--- Start of Material provided ---

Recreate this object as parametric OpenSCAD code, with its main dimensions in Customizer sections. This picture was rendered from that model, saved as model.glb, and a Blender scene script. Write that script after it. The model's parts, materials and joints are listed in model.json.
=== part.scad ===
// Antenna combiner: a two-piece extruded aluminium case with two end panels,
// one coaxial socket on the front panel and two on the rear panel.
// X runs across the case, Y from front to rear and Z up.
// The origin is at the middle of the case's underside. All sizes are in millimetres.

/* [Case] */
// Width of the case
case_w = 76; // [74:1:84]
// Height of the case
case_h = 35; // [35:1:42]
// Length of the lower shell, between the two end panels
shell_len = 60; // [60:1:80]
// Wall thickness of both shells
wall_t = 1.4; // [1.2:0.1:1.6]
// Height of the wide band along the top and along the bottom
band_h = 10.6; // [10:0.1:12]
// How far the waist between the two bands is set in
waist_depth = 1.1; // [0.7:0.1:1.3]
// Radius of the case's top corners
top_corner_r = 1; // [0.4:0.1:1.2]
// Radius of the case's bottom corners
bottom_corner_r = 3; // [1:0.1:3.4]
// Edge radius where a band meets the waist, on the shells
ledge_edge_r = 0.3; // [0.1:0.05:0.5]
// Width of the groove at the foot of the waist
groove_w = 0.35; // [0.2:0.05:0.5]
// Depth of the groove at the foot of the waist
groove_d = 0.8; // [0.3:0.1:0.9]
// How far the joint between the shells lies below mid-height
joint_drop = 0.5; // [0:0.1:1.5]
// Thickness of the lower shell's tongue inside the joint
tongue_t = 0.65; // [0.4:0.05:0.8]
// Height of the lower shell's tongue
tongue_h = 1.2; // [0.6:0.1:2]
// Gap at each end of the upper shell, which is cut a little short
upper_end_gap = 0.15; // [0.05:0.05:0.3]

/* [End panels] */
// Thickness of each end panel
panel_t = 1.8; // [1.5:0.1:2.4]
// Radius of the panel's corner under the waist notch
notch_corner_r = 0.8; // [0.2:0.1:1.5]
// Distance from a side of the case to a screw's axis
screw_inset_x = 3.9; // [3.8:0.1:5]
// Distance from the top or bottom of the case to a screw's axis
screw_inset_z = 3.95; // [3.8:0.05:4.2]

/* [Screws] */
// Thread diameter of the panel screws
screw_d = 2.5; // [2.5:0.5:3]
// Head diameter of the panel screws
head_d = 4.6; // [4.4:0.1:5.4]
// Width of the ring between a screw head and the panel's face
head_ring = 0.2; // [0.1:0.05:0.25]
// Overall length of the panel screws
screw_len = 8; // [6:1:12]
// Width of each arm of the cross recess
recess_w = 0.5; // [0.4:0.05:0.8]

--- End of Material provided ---

Instructions to follow:
Write out, unaltered, the lines from the opening of the listing through the line that includes "are in millimetres.".

Response to this task:
Recreate this object as parametric OpenSCAD code, with its main dimensions in Customizer sections. This picture was rendered from that model, saved as model.glb, and a Blender scene script. Write that script after it. The model's parts, materials and joints are listed in model.json.
=== part.scad ===
// Antenna combiner: a two-piece extruded aluminium case with two end panels,
// one coaxial socket on the front panel and two on the rear panel.
// X runs across the case, Y from front to rear and Z up.
// The origin is at the middle of the case's underside. All sizes are in millimetres.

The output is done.